After being away from this site for some time, I’m going to ease back into blogging by summarizing a few big stories from the last two months or so. This approach will help me and readers to catch up on news, and will also give me the chance to take a slightly longer view of events than I usually do in day-to-day blogging. I’ve decided to start with Senegal’s electricity crisis.
Senegalese citizens have periodically protested power shortages for years, and the IMF urged the country to “revamp” its electricity infrastructure last fall, but this summer has seen an outpouring of public anger over problems with electricity supply in Dakar and elsewhere. Although cuts in service typically occur between July and October, the shortages are worse this year. In mid-July residents took to the streets in several major cities. At least one protester died in Dakar, reportedly at the hands of police. The electricity crisis has major political significance: From the beginning of the protests, complaints about the national power firm, Senelec, went hand in hand with criticisms of the administration of President Abdoulaye Wade.

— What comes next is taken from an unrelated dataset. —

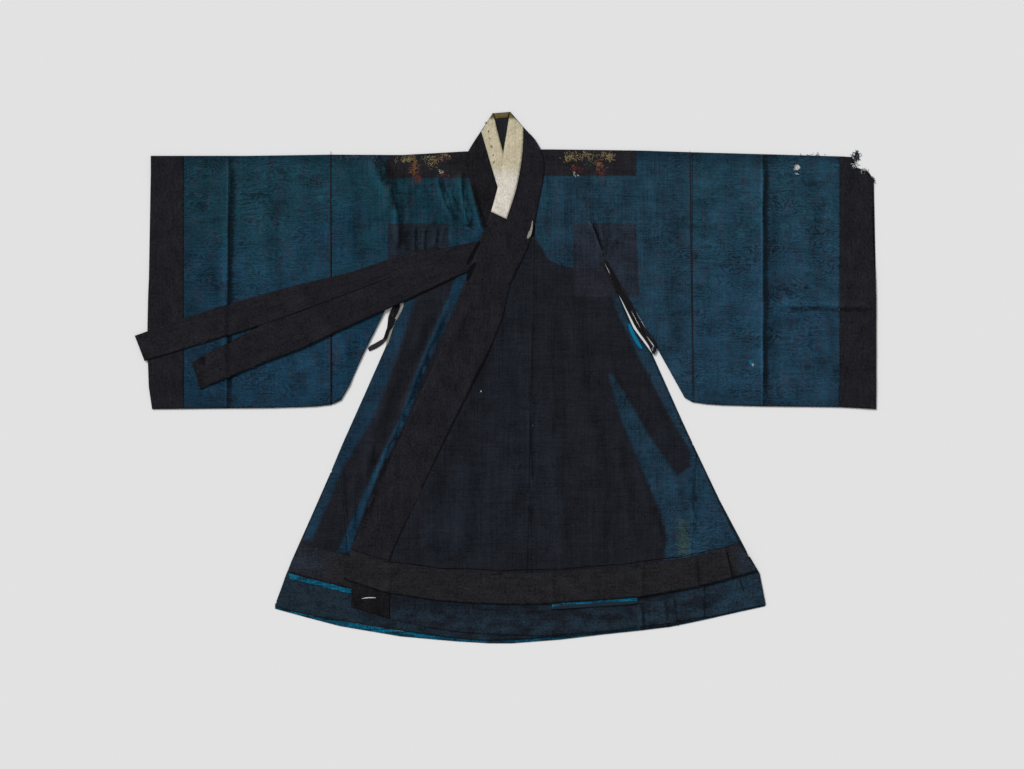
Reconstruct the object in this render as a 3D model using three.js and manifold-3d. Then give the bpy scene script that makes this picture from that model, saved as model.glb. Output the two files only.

The outages also have a broad economic impact, inconveniencing small businesses, interrupting household activities, increasing families’ expenses on fuel, and potentially harming the rice harvest.
The government’s reaction has not defused criticism. Explanations for the cuts have varied, with officials citing fuel quality concerns, “cashflow problems,” aging facilities, and a need for new plants as factors in the crisis.* Popular anger has prompted a wave of finger-pointing among elites, with some parliamentarians demanding answers from the administration. Trade groups, Muslim leaders, and intellectual organizations have organized boycotts and further protests.
At the end of July, the government unsuccessfully attempted to halt the protests. An official ban in late July disrupted one planned march, but this Saturday an opposition-led rally denounced the administration even as government spokesmen insisted that the electricity supply is returning to normal. If that promise holds true, the protests will almost certainly cease. But if the crisis continues, the protests – and the opportunity they give the president’s opponents to link the electricity crisis to broader criticisms of the regime – will almost certainly expand.
It seems unlikely to me that the Senegalese electricity crisis, should it continue, will threaten the existence of the present regime. But it has wounded the administration’s legitimacy. The crisis, moreover, resonates with broader feelings of discontent about governance in Senegal, a trend that could strongly affect the elections in 2012.
One last and pretty obvious point: Problems with electricity, because they cause havoc in so many people’s daily lives, can activate particularly intense forms of popular disgust with politicians. That’s true even though some places in Africa “have it better” than others. Even if the problems are relative they still matter to people a lot. Having now spent time in both Dakar and Kano, I can say that the power situation in the former is much better than in the latter. But the issue arouses strong political feelings in both cities. The frequent conversations I had in Kano about the electricity crisis there almost always included mention of politics and government corruption, and I imagine similar conversations are going on right now in Dakar. People in both places are upset, even when they adjust their expectations to new lows in service. The governments that fail to provide electricity where it is demanded risk incurring major, long-term resentment from citizens. There are only a few problems with infrastructure (water supply comes to mind) that are more disruptive than power cuts.
*One explanation obliquely placed some responsibility on China. I will be curious to see if blaming China (rightly or wrongly) for economic problems features more frequently in African politics as China’s presence on the continent grows.